Emily Y. Chew
Patients who took aspirin in either Age-Related Eye Disease Study did not show significant associations with progression to late age-related macular degeneration.
“We found no association of aspirin use with the progression to late AMD, either neovascular or geographic atrophy. We feel that patients who have AMD need not to avoid aspirin when medically indicated,” study co-author Emily Y. Chew, MD, told Healio/OSN.
Researchers analyzed the potential association between aspirin use and AMD progression in two prospective cohort studies within two controlled clinical trials. The analysis included AREDS participants aged 55 to 80 years and AREDS2 participants aged 50 to 85 years.
Of the 1,049 AREDS participants who took aspirin, 975 were matched by propensity score with 975 AREDS participants who did not take aspirin. Of the 1,950 matched participants, 454 progressed to late AMD, 345 progressed to geographic atrophy, and 278 progressed to neovascular AMD over a median follow-up of 10.1 years.
Of the 1,198 AREDS2 participants who took aspirin, 847 were matched by propensity score with 847 AREDS2 participants who did not take aspirin. Of the 1,694 matched participants, 643 progressed to late AMD, 402 progressed to geographic atrophy, and 341 progressed to neovascular AMD over a median follow-up of 5 years.

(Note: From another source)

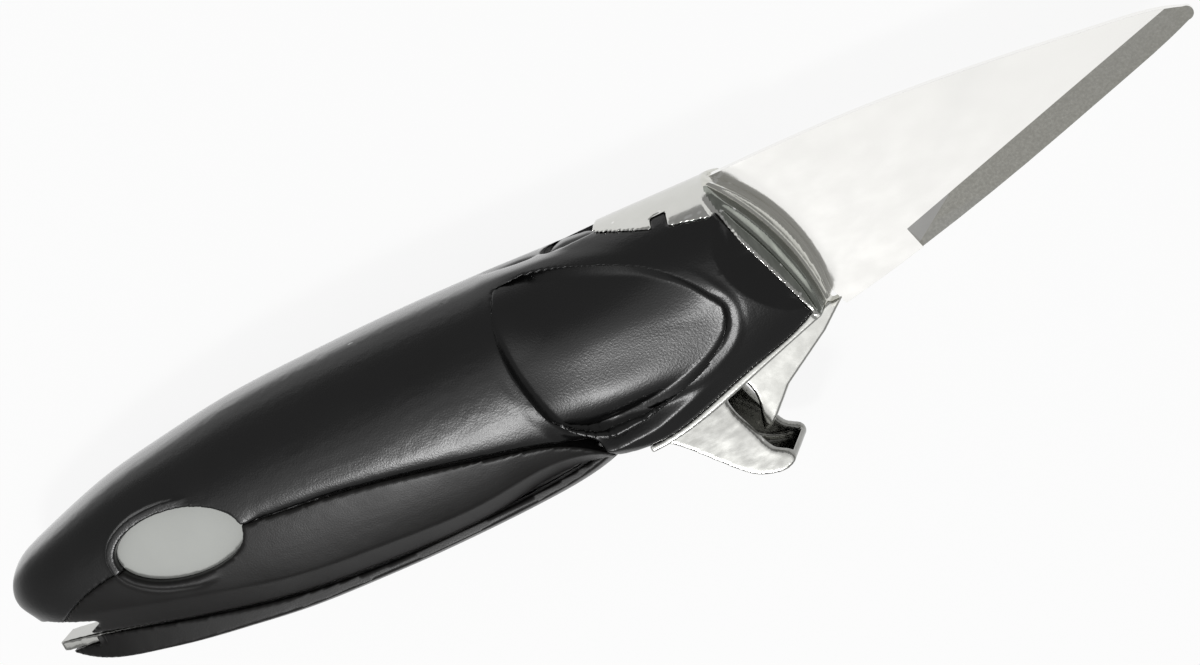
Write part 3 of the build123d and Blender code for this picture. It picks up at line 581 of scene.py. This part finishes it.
print("points", count, "in the dish", int(within.sum()))

# %% [markdown]
# ## The form without its dish
# To carve a new dish, the old one is filled first. A smooth sum of powers is fitted to the skin
# round the dish and to its flat floor raised by its depth, leaving out points that lie far off.

# %% the form without its dish
OLD_DEPTH = 1.55
FORM_POWERS = [(i, j) for i in range(5) for j in range(8)]


def powers(along, angle):
    """Products of powers of the two places on the skin, both brought near one."""
    across = (along - 105) / 20
    round_it = (angle - 0.3) / 1.2
    return np.stack([across ** i * round_it ** j for i, j in FORM_POWERS], axis=1)


front = (along > 84) & (along < 122) & (rise > -15.5) & (facing > 0.5)
floor_part = front & within & (to_outline > 2.5) & (radius > 9.0)
known = (front & ~within & (to_outline > 1.5)) | floor_part
wanted = radius + np.where(floor_part, OLD_DEPTH / np.maximum(facing, 0.5), 0)
kept = known.copy()
for tolerance in (0.6, 0.6, 0.4, 0.25, 0.25, 0.25):
    form, *_ = np.linalg.lstsq(powers(along[kept], angle[kept]), wanted[kept], rcond=None)
    kept = known & (np.abs(wanted - powers(along, angle) @ form) < tolerance)
full_radius = powers(along, angle) @ form
print("form fitted on", int(kept.sum()), "points")

# %% scoop the dish and sink the seam
RIM_WALL = 1.9
CRESCENT_WALL = 0.8
LIP_HEIGHT = 0.20
SEAM_DEPTH = 0.65
SHELL_SIDE = -0.2

to_open_end = distance_to(place, np.array(open_end))
low_part = step(-rise, -4.0, 6.0)
rim_wall = step(to_rim, 0, RIM_WALL - 0.7 * low_part)
crescent_wall = step(to_crescent, 0, CRESCENT_WALL)
opening = step(to_open_end, 0, 9.0)
scoop = 1.3 + 0.7 * (1 - np.exp(-to_outline / 4))
depth = np.where(within, scoop * rim_wall * crescent_wall * opening, 0.0)
lip = LIP_HEIGHT * np.exp(-((to_rim - 1.2) / 0.8) ** 2) * low_part * opening
depth -= np.where(within, 0.0, lip)
to_low_end = np.hypot(along - 98.6, rise + 17.0)
depth *= step(to_low_end, 0.3, 1.6)
new_radius = full_radius - depth
share = np.where(within, 1.0, 1 - step(to_outline, 0.9, 2.4))
share *= (along > 88) & (along < 126) & (rise > -18.2) & (np.abs(radius - full_radius) < 3.2)
shell_side = share * (facing > SHELL_SIDE)
inner_side = share * (facing <= SHELL_SIDE)
moved = (new_radius - radius) * shell_side
moved -= np.maximum(depth - 1.4, 0) * inner_side
to_seam = distance_to(place, rounded(seam))
fade = step(along, 42, 47) * (1 - step(along, 90, 94))
moved -= SEAM_DEPTH * np.exp(-to_seam / 0.8) * fade * (facing > 0.2) * (rise < 0) * (reach > 6)
spots[:, 1] += moved * np.sin(angle)
spots[:, 2] += moved * np.cos(angle) * side
print("dish is up to", round(float(depth.max()), 2), "mm deep")

# %% [markdown]
# ## Facet behind the front rim
# The handle's sides turn in to meet the ferrule. The skin there is held under a plane that falls
# towards the front, so the facet shows as it does on the real handle.

# %% facet behind the front rim
FRONT_TOP = np.array([124.9, 10.8])
FRONT_RUN = np.array([8.5, -27.4]) / math.hypot(8.5, 27.4)
FRONT_OUT = np.array([-FRONT_RUN[1], FRONT_RUN[0]])
RIM_REACH = 8.5
FACET_SLOPE = 0.62
FACET_LENGTH = 8.0


def front_place(along, rise):
    """Distance ahead of the front plane, and distance down along it."""
    flat = np.stack([along, rise], axis=1) - FRONT_TOP
    return flat @ FRONT_OUT, flat @ FRONT_RUN


ahead, down = front_place(along, rise)
new_reach = np.abs(spots[:, 2] - MIDDLE)
window = step(down, 0, 7) * (1 - step(down, 22, 28))
allowed = RIM_REACH + FACET_SLOPE * np.maximum(-ahead, 0) + 3.0 * (1 - window)
over = np.maximum(new_reach - allowed, 0) * (ahead > -FACET_LENGTH) * (facing > SHELL_SIDE)
spots[:, 2] -= over * side
print("facet lowers the skin by up to", round(float(over.max()), 2), "mm")

# %% the finished upper shell
upper.data.vertices.foreach_set("co", (spots * MM).ravel())
upper.data.update()
upper_dish = upper.vertex_groups.new(name="dish")
near_dish = np.flatnonzero((share > 0) & (facing > SHELL_SIDE) & (to_crescent > 0.5))
upper_dish.add(near_dish.tolist(), 1.0, "REPLACE")
to_start = np.hypot(along - 90.5, rise - 10.0)
at_ends = (to_low_end < 6.5) | (to_start < 4.5)
ends = np.flatnonzero(at_ends & (facing > SHELL_SIDE) & (reach > 3))
upper_ends = upper.vertex_groups.new(name="ends")
upper_ends.add(ends.tolist(), 1.0, "REPLACE")
settle_ends = upper.modifiers.new("settle_ends", "SMOOTH")
settle_ends.factor = 0.5
settle_ends.iterations = 14
settle_ends.vertex_group = "ends"
settle = upper.modifiers.new("settle", "SMOOTH")
settle.factor = 0.5
settle.iterations = 4
settle.vertex_group = "dish"
fewer = upper.modifiers.new("fewer", "DECIMATE")
fewer.ratio = 0.34
bpy.context.view_layer.objects.active = upper
bpy.ops.object.modifier_apply(modifier=settle_ends.name)
bpy.ops.object.modifier_apply(modifier=settle.name)
bpy.ops.object.modifier_apply(modifier=fewer.name)
bpy.ops.object.shade_smooth()
print("upper shell", len(upper.data.polygons), "faces")
finish_piece(upper, black_satin, "handle", "upper_shell")

# %% belly shell and lever cover
belly = copy_of("belly_shell", "belly_shell_skin")
soften(belly, 0.00036, 2)
finish_piece(belly, belly_black, "handle", "belly_shell")
cover = copy_of("lever_cover", "lever_cover_skin")
soften(cover, 0.00030, 2)
finish_piece(cover, belly_black, "lever", "lever_cover")

# %% [markdown]
# ## Ferrule and lever
# The ferrule's nose steps down to the blade. Its wide steps are drawn in to the rim of the deeper
# facet, and the faces ahead of the front plane get a ground finish: one for the nose, one for
# the steps behind it. On the lever only the cut end of the stirrup differs from the rest.

# %% ferrule
RIM_WAS = 10.8
NOSE_REACH = 4.0
NOSE_FROM = 0.5
TOOTH_RISE = -15.0

ferrule = copy_of("ferrule", "ferrule_metal")
soften(ferrule, 0.00020, 4)
finish_piece(ferrule, tumbled, "handle", "ferrule")
ferrule.data.materials.append(ground_steps)
ferrule.data.materials.append(step_band)
count = len(ferrule.data.vertices)
metal = np.empty(count * 3)
ferrule.data.vertices.foreach_get("co", metal)
metal = metal.reshape(-1, 3) / MM
ahead, down = front_place(metal[:, 0] - TAIL, metal[:, 1] - AXIS)
side = np.where(metal[:, 2] >= MIDDLE, 1.0, -1.0)
reach = np.abs(metal[:, 2] - MIDDLE)
window = step(down, 0, 7) * (1 - step(down, 21, 27)) * step(ahead, -0.6, -0.1)
squeeze = (RIM_REACH + 0.3 - NOSE_REACH) / (RIM_WAS - NOSE_REACH)
pulled = np.where(reach > NOSE_REACH, NOSE_REACH + (reach - NOSE_REACH) * squeeze, reach)
metal[:, 2] += (np.minimum(pulled, reach) - reach) * window * side
ferrule.data.vertices.foreach_set("co", (metal * MM).ravel())
ferrule.data.update()
bands = [0, 0, 0]
for face in ferrule.data.polygons:
    flat = np.array([face.center.x / MM - TAIL, face.center.y / MM - AXIS]) - FRONT_TOP
    out_by = flat @ FRONT_OUT
    half = abs(face.center.z / MM - MIDDLE)
    if out_by > NOSE_FROM and face.center.y / MM - AXIS > TOOTH_RISE:
        face.material_index = 1 if half < NOSE_REACH + 0.3 else 2
    bands[face.material_index] += 1
print("ferrule faces: plain, nose, steps", bands)

# %% lever
CUT_FACING = 0.45
STIRRUP_FROM = 110.0
STIRRUP_RISE = -18.5

lever = copy_of("lever_core", "lever_metal")
soften(lever, 0.00024, 4)
finish_piece(lever, brushed_steel, "lever", "lever_core")
lever.data.materials.append(cut_edge)
for face in lever.data.polygons:
    along_it = face.center.x / MM - TAIL
    rise_of_it = face.center.y / MM - AXIS
    if face.normal.x > CUT_FACING and along_it > STIRRUP_FROM and rise_of_it < STIRRUP_RISE:
        face.material_index = 1
print("lever cut edge", sum(face.material_index for face in lever.data.polygons), "faces")

# %% [markdown]
# ## Blade
# The blade keeps its flat faces, so it isn't remeshed. A narrow bevel breaks its edges, and the
# faces of the ground bevels are picked by their slant and get the ground finish. A slanted cut
# near the heel splits them, so that the bevel can end on a slant there.

# %% blade
EDGE_BREAK = 0.00008
BEVEL_SLANT = (0.90, 0.995)

blade = copy_of("blade", "blade_metal")
broken = blade.modifiers.new("broken_edges", "BEVEL")
broken.width = EDGE_BREAK
broken.segments = 2
broken.limit_method = "ANGLE"
broken.angle_limit = math.radians(30)
bpy.ops.object.modifier_apply(modifier=broken.name)
finish_piece(blade, polished, "handle", "blade")
blade.data.materials.append(ground)
heel_start = Vector((148.3 + TAIL, -12.3 + AXIS, 0)) * MM
heel_end = Vector((152.8 + TAIL, -9.4 + AXIS, 0)) * MM
heel_run = (heel_end - heel_start).normalized()
heel_out = Vector((-heel_run.y, heel_run.x, 0))
bpy.ops.object.mode_set(mode="EDIT")
bpy.ops.mesh.select_all(action="SELECT")
bpy.ops.mesh.bisect(plane_co=heel_start, plane_no=heel_out)
bpy.ops.object.mode_set(mode="OBJECT")
for face in blade.data.polygons:
    slant = abs(face.normal.z)
    behind_heel = (face.center - heel_start).dot(heel_out) > 0 and face.center.x < heel_end.x
    if BEVEL_SLANT[0] < slant < BEVEL_SLANT[1] and not behind_heel:
        face.material_index = 1
bpy.ops.object.shade_smooth_by_angle(angle=math.radians(12))
print("blade", len(blade.data.polygons), "faces")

The researchers compared hazard ratios of progression in quintile 5, the highest propensity for aspirin use, vs. quintiles 2, 3 and 4, with quintile 1, the lowest propensity for aspirin use, used as the reference quintile. No significant associations with progression were found in quintile 2 through 5 for any of the three outcomes in either of the studies. – by Robert Linnehan
Disclosures: The authors report no relevant financial disclosures.